ROMA Il risveglio è di quelli da ricordare.
Le mosse di De Rossi
E invece, da quel giorno, Daniele ha ottenuto: 1) Tre passaggi del turno in Europa League, passando dai playoff alle semifinali, superando uno dopo l’altro Feyenoord, Brighton e Milan 2) Otto vittorie, due pareggi e un solo ko in campionato, districandosi dal 9° al 5° posto con finestra, vincendo lunedì contro il Bologna, sul 4° 3) Rivalutato e rivitalizzato l’intera rosa, lanciato un portiere, recuperato un capitano e fatto esplodere una Joya che con lui ha segnato 9 gol in 14 gare 4) Ottenuto il rinnovo di contratto per almeno due stagioni. Così è se vi pare, perché alla perfezione si può sempre ambire.

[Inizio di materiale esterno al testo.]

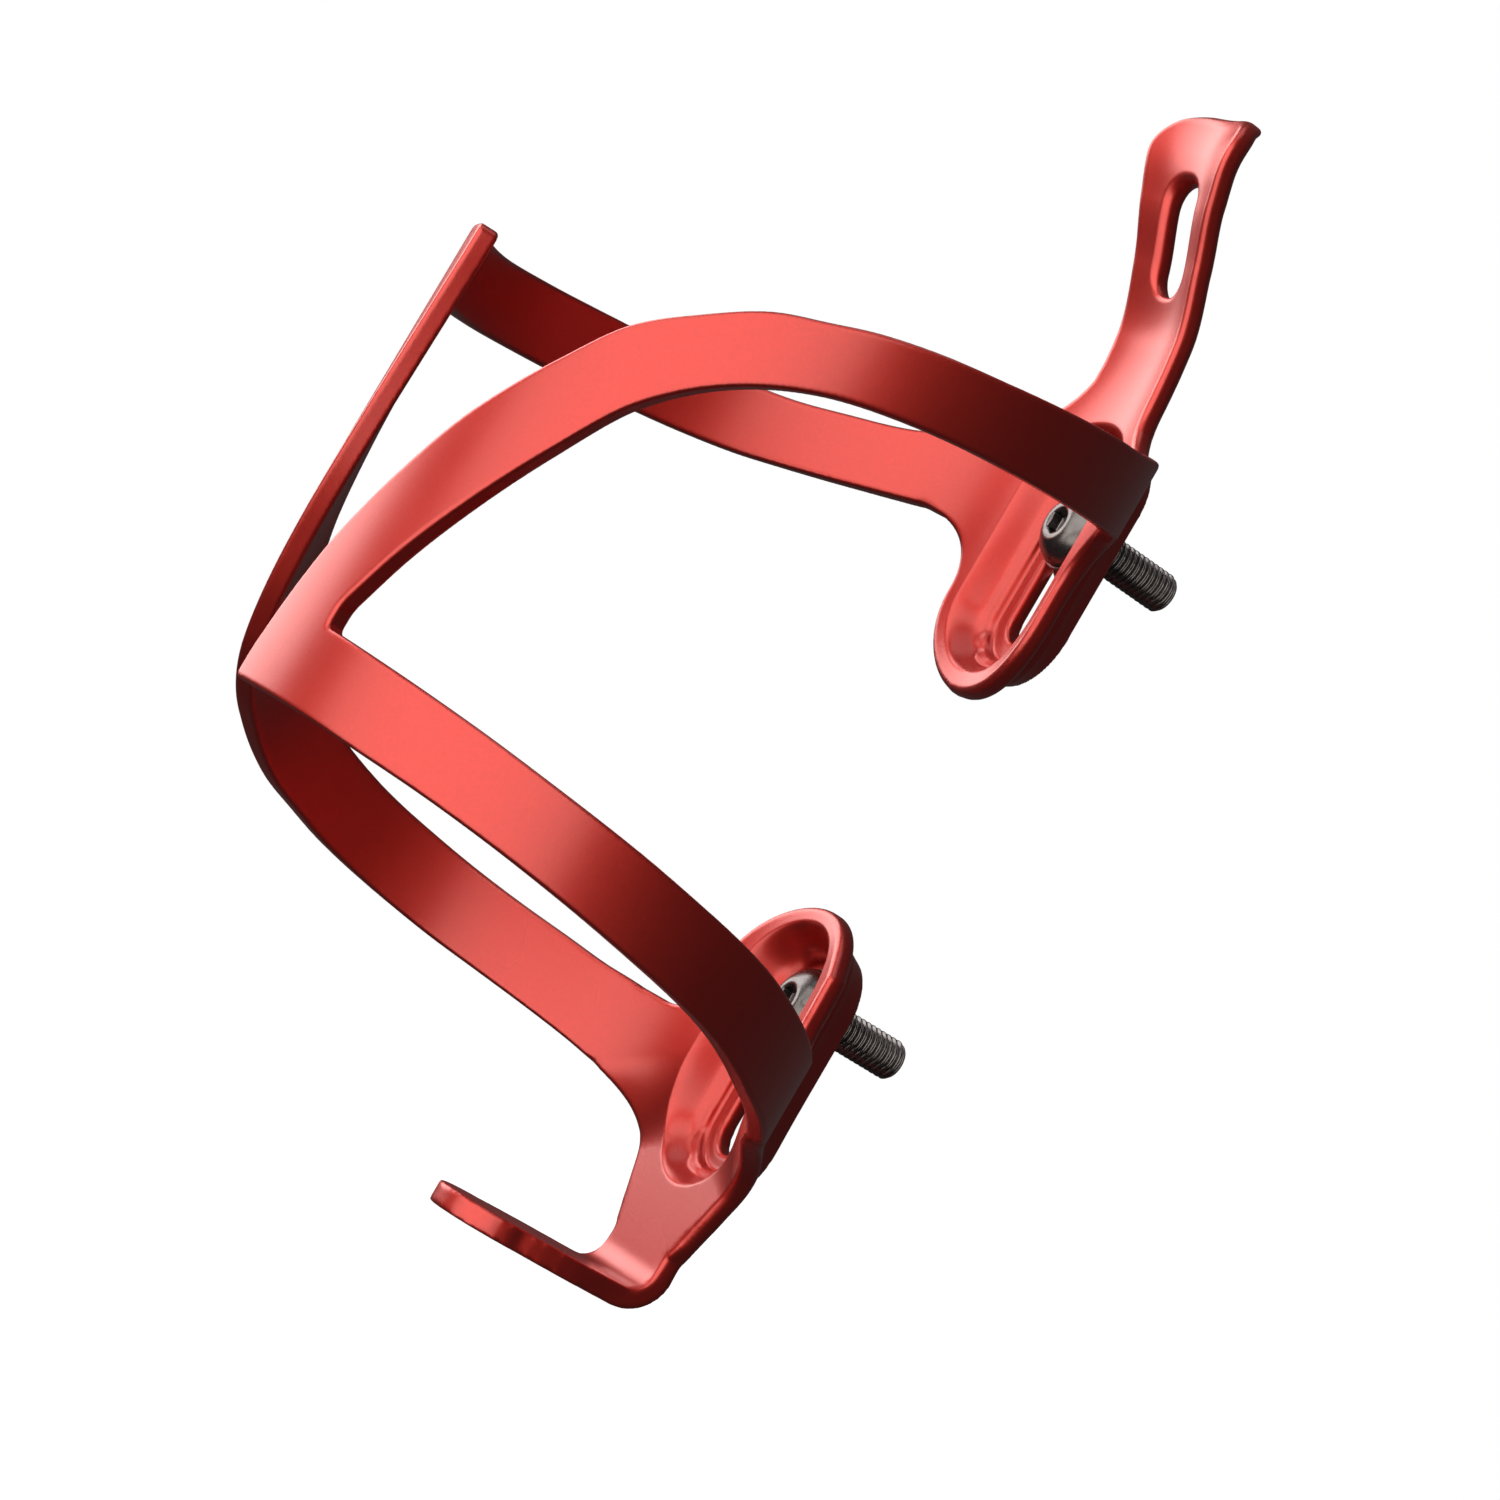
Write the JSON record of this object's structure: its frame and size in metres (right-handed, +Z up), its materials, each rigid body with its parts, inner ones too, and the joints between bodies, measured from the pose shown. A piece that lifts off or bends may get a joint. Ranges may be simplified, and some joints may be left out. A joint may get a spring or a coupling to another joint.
{
  "type": "water bottle cage",
  "caption": "Open-sided bicycle bottle cage: two looping wings, dished slotted mounting pads, a top retention tab and a flat foot shelf.",
  "frame": {"origin": "on the rear mounting plane of the cage, midway between the two bolts", "axes": "+Z up along the bottle, +Y towards the bicycle frame, the bottle stands on the -Y side"},
  "size_m": [0.0782, 0.0963, 0.1552],
  "materials": {
    "anodised_red": "satin, fine bead-blasted red anodising",
    "bolt_steel": "polished",
    "washer_steel": "bright"
  },
  "bodies": {
    "cage": {"cage_body": "anodised_red"},
    "upper_stack": {"upper_washer": "washer_steel", "upper_spacer": "washer_steel"},
    "upper_bolt": {"upper_bolt": "bolt_steel"},
    "lower_stack": {"lower_washer": "washer_steel"},
    "lower_bolt": {"lower_bolt": "bolt_steel"}
  },
  "joints": [
    {"name": "upper_height_slide", "type": "slide", "parent": "cage", "child": "upper_stack", "axis": [0, 0, 1], "range_m": [-0.0115, 0]},
    {"name": "lower_height_slide", "type": "slide", "parent": "cage", "child": "lower_stack", "axis": [0, 0, 1], "range_m": [-0.0115, 0]},
    {"name": "upper_bolt_turn", "type": "hinge", "parent": "upper_stack", "child": "upper_bolt", "pos_m": [0, 0, 0.032], "axis": [0, 1, 0], "continuous": true},
    {"name": "lower_bolt_turn", "type": "hinge", "parent": "lower_stack", "child": "lower_bolt", "pos_m": [0, 0, -0.032], "axis": [0, 1, 0], "continuous": true}
  ],
  "couplings": [
    {"joint": "lower_height_slide", "follows": "upper_height_slide", "ratio": 1}
  ]
}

Ed è proprio questa voglia di non accontentarsi che spinge DDR già da oggi (ieri perlopiù lavoro di scarico a Trigoria) a dimenticare le emozioni di giovedì per tuffarsi in quello che sarà a tutti gli effetti uno spareggio Champions. All’andata, non ci fu partita. Due a zero senza repliche, con Mourinho nel post-gara a lanciare il primo amo («Io vorrei restare, se non capiterà non dipenderà da me») mai colto dalla proprietà Usa. Oggi però è un’altra Roma. Lo sarà anche rispetto al ritorno con il Milan. Lukaku non ci sarà e già questo fa tutta la differenza del mondo. Ma lo è nello spirito, nella voglia di esserci, di capire le scelte, di evitare le polemiche. Prendete ad esempio Dybala l’altra sera: ok, la Roma è in 10, vince 2-0 e Paulo ha appena segnato un gol fantastico. Non deve però aver fatto piacere all’argentino esser stato richiamato in panchina dopo mezz’ora. Eppure Dybala ha capito, è uscito senza accennare al minimo gesto di stupore (e a un calciatore basta poco per palesare il proprio disappunto), ha dato la mano al tecnico che se lo è abbracciato come fosse un fratello minore. Dettagli, vero. Ma particolari che lasciano intendere come l’armonia sia tornata a regnare in rosa.
La forza delle idee
Più facile sicuramente quando i risultati arrivano ma l’impressione è che la Roma realmente si sia ritrovata. De Rossi, con la sua spontaneità e schiettezza, somiglia molto al professore Keating de L'Attimo Fuggente. Arrivato in uno spogliatoio cupo, diviso, in difficoltà, è riuscito a regalare, oltre a nuove idee, quel senso di leggerezza che permette di affrontare meglio le avversità. La fortuna vuole che a differenza del film, dove queste idee entrano in collisione con le rigide regole del collegio, a Trigoria siano piaciute anche ai vertici. Da qui, la decisione di rinnovare. E il fatto di averlo voluto comunicare prima della partita con il Milan, ha avuto un risvolto simbolico. Della serie: per noi, al di là di come andrà, è De Rossi l’allenatore con il quale vogliamo costruire un nuovo progetto. Decisione che se ha fatto preoccupare qualche over 50 - cresciuto col motto “Mai ‘na gioia”, figurarsi se ce ne potevano essere due nella stessa giornata - s’è rivelata ancora una volta vincente.